近江地方史研究の魁(18)
精力的に栗太郡内調査
『近江坂田郡志』『近江蒲生郡志』についで、中川泉三が編纂した郡志が『近江栗太郡志』である。
栗太郡において郡志編纂が決定したのは一九二一(大正十)年のこと。当時、『近江蒲生郡志』編纂中であった泉三に栗太郡志編纂が託された。
泉三が最初に行なったのは資料展覧会の開催である。二二(大正十一)年三月四、五日の二日間、郡内各地から一六百件余に上る資料が郡役所に集められ展示された。
栗太郡を代表する歴史資料、長享元年銘の金勝寺制札や、名薬和中散の看板などから個人宅に伝わる近世・近代の古文書まで、さまざまな資料が出品された。資料展覧会は郡内に郡誌編纂事業の開始と、それに伴う資料提供をよびかけるのにはうってつけのイベントであった。
その後、泉三はたびたび栗太郡に足を運んで資料調査を精力的に行う。葉山村の資料収集を担当し、泉三の調査に同行した里内勝治郎が残した調査日誌には、その様子が克明に記録されている。
例えば、ある日は午前八時半に勝治郎宅に到着し、系図や絵図などを模写、正午に勝治郎宅を出て和中散宅の調査、その後近くの銅鏡出土地に向う。
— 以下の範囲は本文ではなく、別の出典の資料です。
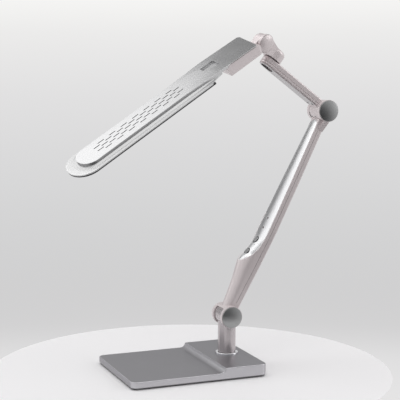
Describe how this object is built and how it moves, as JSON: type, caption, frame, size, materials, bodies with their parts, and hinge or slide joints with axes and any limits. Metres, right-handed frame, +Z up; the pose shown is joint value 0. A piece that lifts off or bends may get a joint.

個人宅で昼食をとり、続いて高野神社と隣接する松源院を訪問、大般若経や神像、石灯籠を調査し、午後五時から出庭神社の石造物を調査、六時に調査終了、とかなりの強行軍であった。
こうして収集した資料は大字ごとに綴られ、これをもとに泉三は『近江栗太郡志』を書き上げたのであった。